Girava, tra i racconti di famiglia, quella di mamma e papà che – quando lei aveva sedici anni e lui diciannove – si separarono per l'estate perché lei accettò un lavoro come assistente alle colonie estive dei ragazzini dai sei anni in su.
Stanco di sentire la sua mancanza, un bel giorno papà prese e partì alla volta del mare – viaggiando di notte per arrivare da lei al mattino e sorprenderla con un bacio che sapeva di sigaretta, notte in bianco e promesse da mantenere.
Passarono insieme qualche ora soltanto, non immaginatevi grandi eventi, ma quella giornata entrò a pieno diritto nei nostri aneddoti da ricordare ogni tanto per sentirsi legati al tempo – che a volte scivola tra le mani e a volte è un macigno, ma che sempre è difficile catturare se non hai qualcosa a cui appoggiarti.
A questo fatto, ormai di memoria storica familiare, ho sempre collegato "Azzurro", brano di Celentano che è da sempre stato un caposaldo della nostra colonna sonora.
"Cerco l'estate tutto l'anno, e all'improvviso eccola qua... lei è partita per le spiagge, e sono solo quassù in città..." Se ci pensate sembra fatta apposta.

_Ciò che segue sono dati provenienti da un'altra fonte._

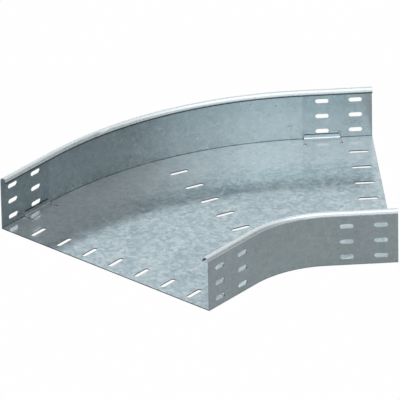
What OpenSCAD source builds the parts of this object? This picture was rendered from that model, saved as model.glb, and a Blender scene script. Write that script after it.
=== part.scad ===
// Horizontal bend for a perforated cable tray, made of galvanised steel sheet.
// A flat floor plate lies between two upright walls that follow the curve.
// The top edge of each wall is rolled inwards over the tray, and four lugs of the
// floor plate, one by each end of each wall, are turned up and lie against the walls.
// The bend is drawn round the centre of its curve, with its middle at +Y and with its
// left-hand half as the mirror image of the right-hand half. What belongs to an end is
// drawn with that lead along +X. The finished bend lies with its right-hand lead along +X.
// Lengths are in millimetres and angles in degrees.

/* [Tray] */
// Width over the outside faces of the walls
tray_w = 400; // [200:10:600]
// Height from the underside of the floor to the top of the rolled edge
side_h = 85; // [60:1:110]
// Thickness of the sheet
sheet_t = 1.25; // [0.75:0.25:2]

/* [Bend] */
// Angle that the tray turns through
bend_angle = 45; // [30:5:90]
// Radius of the curve at the tray's side of the inner wall
inner_r = 150; // [100:5:600]
// Length of the straight lead at each end
lead_l = 105; // [100:1:250]

/* [Rolled edge] */
// Width over the rolled top edge
roll_w = 11.5; // [8:0.5:16]
// Length of the straight lip below the roll
roll_lip = 1.75; // [0.5:0.25:4]

/* [Wall slots] */
// Width of a wall slot, for an M6 bolt
wall_slot_w = 7; // [5:0.5:9]
// Length of a wall slot over its round ends
wall_slot_l = 20; // [12:1:30]
// Distance from the end of the tray to the first column of slots
wall_slot_first = 25; // [18:1:30]
// Distance between the two columns of slots
wall_slot_pitch = 50; // [40:1:55]
// Height of the lowest row of slots
wall_row_first = 13; // [12.5:0.5:20]
// Distance between rows of slots
wall_row_pitch = 25; // [15:1:30]
// Least distance from the top of the wall down to the middle of a slot
wall_row_top = 20; // [18:1:30]

/* [Floor slots] */
// Width of a floor slot
floor_slot_w = 7; // [5:0.5:9]
// Length of a floor slot over its round ends
floor_slot_l = 30; // [20:1:40]
// Distance between floor slots across the tray
floor_slot_pitch = 50; // [40:1:60]
// Least distance from the outside of a wall to the middle of a floor slot
floor_slot_edge = 50; // [42:1:80]
// Distance from the end of the tray to the middle of its row of floor slots
floor_slot_first = 25; // [22:1:28]

/* [Lugs] */
// Distance from the end of the tray to a lug
lug_first = 48; // [46:1:60]
// Distance from a lug to the start of the curve
lug_last = 2.5; // [2:0.5:8]
// Height of a lug above the underside of the floor
lug_h = 8.5; // [7.5:0.5:8.5]
// Rise of the floor towards the wall along a lug, where the lug is set up
lug_rise = 1.25; // [0.5:0.25:1.5]
// Radius inside the fold of a lug
lug_fold_r = 1.25; // [0.75:0.25:1.5]
// Radius of the top corners of a lug
lug_corner_r = 2; // [1:0.5:2]
// Length of the relief cut beside a lug, from the wall to the middle of its round end
relief_l = 18.75; // [14:0.25:22]
// Width of the relief cut
relief_w = 1; // [0.6:0.2:1.4]
// Diameter of the round end of the relief cut
relief_d = 4; // [3:0.5:5]

/* [Fit] */
// Gap between the edge of the floor and a wall, away from the lugs
floor_gap = 0.4; // [0.2:0.1:1]

/* [Hidden] */

// Facets of the curve of the bend, of the small rounds and of the holes
bend_fn = 360;
round_fn = 48;
hole_fn = 32;
// How far a cutting tool reaches past the sheet on each side
reach = 2;
// How far the root of a lug reaches into the floor
root_overlap = 1;

// Radii of the curve at the backs of the two walls and at the tray's side of the outer one
inner_back = inner_r - sheet_t;
outer_back = inner_back + tray_w;
outer_face = outer_back - sheet_t;
roll_r = roll_w / 2;
roll_z = side_h - roll_r;

wall_columns = [for (k = [0, 1]) lead_l - wall_slot_first - k * wall_slot_pitch];
wall_rows = [for (z = [wall_row_first : wall_row_pitch : side_h - wall_row_top]) z];

// As many floor slots as fit between the edges, spread evenly about the middle of the tray
floor_slots = floor((tray_w - 2 * floor_slot_edge) / floor_slot_pitch) + 1;
floor_slot_0 = inner_back + (tray_w - (floor_slots - 1) * floor_slot_pitch) / 2;
floor_radii = [for (k = [0 : floor_slots - 1]) floor_slot_0 + k * floor_slot_pitch];

lug_x = [lug_last, lead_l - lug_first];
lug_l = lug_x[1] - lug_x[0];
// Depth that the fold of a lug takes up from the wall, and the height where its leg starts
fold = sheet_t + lug_fold_r;
leg_z = lug_rise + fold;
// Distance from the wall to the line where a lug leaves the floor
lug_root = relief_l - relief_d / 2;

// The frame's origin is the middle of the bend's bounding box, at the underside of the floor
box_x = [-outer_back * sin(bend_angle) - lead_l * cos(bend_angle), lead_l];
box_y = [inner_back * cos(bend_angle) - lead_l * sin(bend_angle), outer_back];
box_middle = [(box_x[0] + box_x[1]) / 2, (box_y[0] + box_y[1]) / 2, 0];

// Turns the finished piece from the middle of the bend, at +Y, to the right-hand lead
// along +X, and moves it from the centre of the curve to the frame
module to_frame() {
    translate(-box_middle)
        rotate([0, 0, bend_angle / 2]) children();
}

// Places its children in the right-hand half and their mirror image in the left-hand half
module in_both_halves() {
    rotate([0, 0, -bend_angle / 2]) children();
    mirror([1, 0, 0])
        rotate([0, 0, -bend_angle / 2]) children();
}

// Sweeps a section, drawn as radius and height, along lead, curve and lead
module along_bend() {
    rotate([0, 0, 90 - bend_angle / 2])
        rotate_extrude(angle = bend_angle, $fn = bend_fn) children();
    in_both_halves()
        rotate([90, 0, 90])
            linear_extrude(lead_l) children();
}

// Round-ended slot in the plane, along X
module slot(l, w) {
    square([l - w, w], center = true);
    for (side = [-1, 1])
        translate([side * (l - w) / 2, 0]) circle(d = w, $fn = hole_fn);
}

// Section of a wall from its outside face, with the top edge rolled towards the tray
module wall_section() {
    square([sheet_t, roll_z]);
    translate([roll_r, roll_z])
        intersection() {
            difference() {
                circle(r = roll_r, $fn = round_fn);
                circle(r = roll_r - sheet_t, $fn = round_fn);
            }
            translate([-roll_r, 0]) square([roll_w, roll_r]);
        }
    translate([roll_w - sheet_t, roll_z - roll_lip]) square([sheet_t, roll_lip]);
}

// Slots for the coupling bolts, two columns of rows at each end, cut through a wall
module wall_slots(face_r) {
    in_both_halves()
        for (x = wall_columns, z = wall_rows)
            translate([x, face_r, z])
                rotate([90, 0, 0])
                    linear_extrude(2 * (sheet_t + reach), center = true)
                        slot(wall_slot_l, wall_slot_w);
}

// Row of floor slots across the tray, each along the run of the tray
module floor_slot_row() {
    for (r = floor_radii)
        translate([0, r, -reach])
            linear_extrude(sheet_t + 2 * reach) slot(floor_slot_l, floor_slot_w);
}

// Section of a lug by a wall at Y = 0, with the tray towards +Y: the part of the floor
// that rises to the wall, and the fold that turns it upright
module lug_section() {
    polygon([
        [lug_root + root_overlap, 0],
        [lug_root + root_overlap, sheet_t],
        [lug_root, sheet_t],
        [fold, lug_rise + sheet_t],
        [fold, lug_rise],
        [lug_root, 0],
    ]);
    translate([fold, leg_z])
        intersection() {
            difference() {
                circle(r = fold, $fn = round_fn);
                circle(r = lug_fold_r, $fn = round_fn);
            }
            translate([-fold, -fold]) square(fold);
        }
}

// Outline of the upright leg of a lug, from the fold up
module lug_leg() {
    translate([0, leg_z]) square([lug_l, lug_h - lug_corner_r - leg_z]);
    translate([lug_corner_r, leg_z]) square([lug_l - 2 * lug_corner_r, lug_h - leg_z]);
    for (x = [lug_corner_r, lug_l - lug_corner_r])
        translate([x, lug_h - lug_corner_r]) circle(r = lug_corner_r, $fn = round_fn);
}

// Lug by a wall at Y = 0: the rising part, the fold and the upright leg
module lug() {
    translate([lug_x[0], 0, 0])
        rotate([90, 0, 90])
            linear_extrude(lug_l) lug_section();
    translate([lug_x[0], sheet_t, 0])
        rotate([90, 0, 0])
            linear_extrude(sheet_t) lug_leg();
}

// Opening in the flat floor, in place of which a lug rises
module lug_window() {
    translate([lug_x[0], -reach, -reach])
        cube([lug_l, reach + lug_root, sheet_t + 2 * reach]);
}

// Relief cuts at the two sides of a lug, from the wall to their round ends
module lug_relief() {
    for (x = [lug_x[0] - relief_w / 2, lug_x[1] + relief_w / 2])
        translate([x, 0, -reach])
            linear_extrude(sheet_t + 2 * reach) {
                translate([-relief_w / 2, -reach]) square([relief_w, relief_l + reach]);
                translate([0, relief_l]) circle(d = relief_d, $fn = hole_fn);
            }
}

// Sets its children, drawn from a wall at Y = 0, against the tray's side of both walls
module at_both_walls() {
    translate([0, inner_r, 0]) children();
    translate([0, outer_face, 0]) mirror([0, 1, 0]) children();
}

// Flat floor between the walls, with the windows that its lugs rise in
module floor_blank() {
    difference() {
        along_bend()
            translate([inner_r + floor_gap, 0])
                square([outer_face - inner_r - 2 * floor_gap, sheet_t]);
        in_both_halves() at_both_walls() lug_window();
    }
}

// Floor with its three rows of slots and its four turned-up lugs
module floor_plate() {
    color([0.74, 0.78, 0.81])
        to_frame()
            difference() {
                union() {
                    floor_blank();
                    in_both_halves() at_both_walls() lug();
                }
                in_both_halves() {
                    translate([lead_l - floor_slot_first, 0, 0]) floor_slot_row();
                    at_both_walls() lug_relief();
                }
                floor_slot_row();
            }
}

// Wall on the outside of the curve
module outer_wall() {
    color([0.66, 0.71, 0.75])
        to_frame()
            difference() {
                along_bend()
                    translate([outer_back, 0]) mirror([1, 0]) wall_section();
                wall_slots(outer_face);
            }
}

// Wall on the inside of the curve
module inner_wall() {
    color([0.58, 0.63, 0.67])
        to_frame()
            difference() {
                along_bend()
                    translate([inner_back, 0]) wall_section();
                wall_slots(inner_r);
            }
}

floor_plate();
outer_wall();
inner_wall();
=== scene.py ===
# %% [markdown]
# A cable tray bend in galvanised steel sheet. A flat floor lies between two upright walls
# that follow a 45 degree curve. The sheet was zinc coated before it was cut and folded, so
# every face has the same finish: a pale blue-grey metal with a fine mottle of zinc crystals.
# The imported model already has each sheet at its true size, with its slots, folds and rolled
# edges. So nothing is modelled a second time here. The work of this script is the finish
# of the sheets, the light, and the camera.

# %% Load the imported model
import math

import bpy
from mathutils import Matrix, Vector

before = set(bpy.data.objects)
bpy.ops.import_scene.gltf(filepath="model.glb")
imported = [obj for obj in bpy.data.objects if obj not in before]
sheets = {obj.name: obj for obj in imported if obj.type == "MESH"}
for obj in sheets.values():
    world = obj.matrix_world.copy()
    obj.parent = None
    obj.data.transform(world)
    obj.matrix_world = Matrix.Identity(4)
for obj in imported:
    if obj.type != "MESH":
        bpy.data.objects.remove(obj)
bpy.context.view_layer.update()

print("sheets:", ", ".join(sorted(sheets)))

# %% [markdown]
# A finish is a small sum: so much crystal, so much cloud, a little darker in the corners.
# Placing nodes by hand hides that sum, and long lists of links are hard to read. This
# class wraps one socket, so that the sum is written as Python, and each operator adds the
# node it needs. A vector goes through Vector Math and a colour through Mix, because a
# plain Math node would turn either of them into one grey number.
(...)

Lui, giovane e magro, pieno di casini e di poche parole, si accorge che all'improvviso la solitudine punge.
"E allora io quasi quasi prendo il treno e vengo, vengo da te..." Quanti pomeriggi azzurri ho passato ascoltando questa canzone e immaginandomi il viaggio di papà, la stanchezza per le ore di strada, il caldo dell'estate e lei – al mattino, che se lo trova davanti.
Un giorno, quasi quarant'anni dopo, mi sono trovata in un pomeriggio troppo azzurro – in una "Busa" splendida di estate e libertà – e proprio quando ero lì lì per pensare che non avevo più risorse, mi sono trovata davanti qualcuno che aveva preso il treno ed era arrivato da me.
È questo il bello della vita: le cose che ritornano, come le canzoni che – quando sono finite – se ne hai voglia è un attimo a "rimetterle su".
E in pochi istanti sei di nuovo su un treno.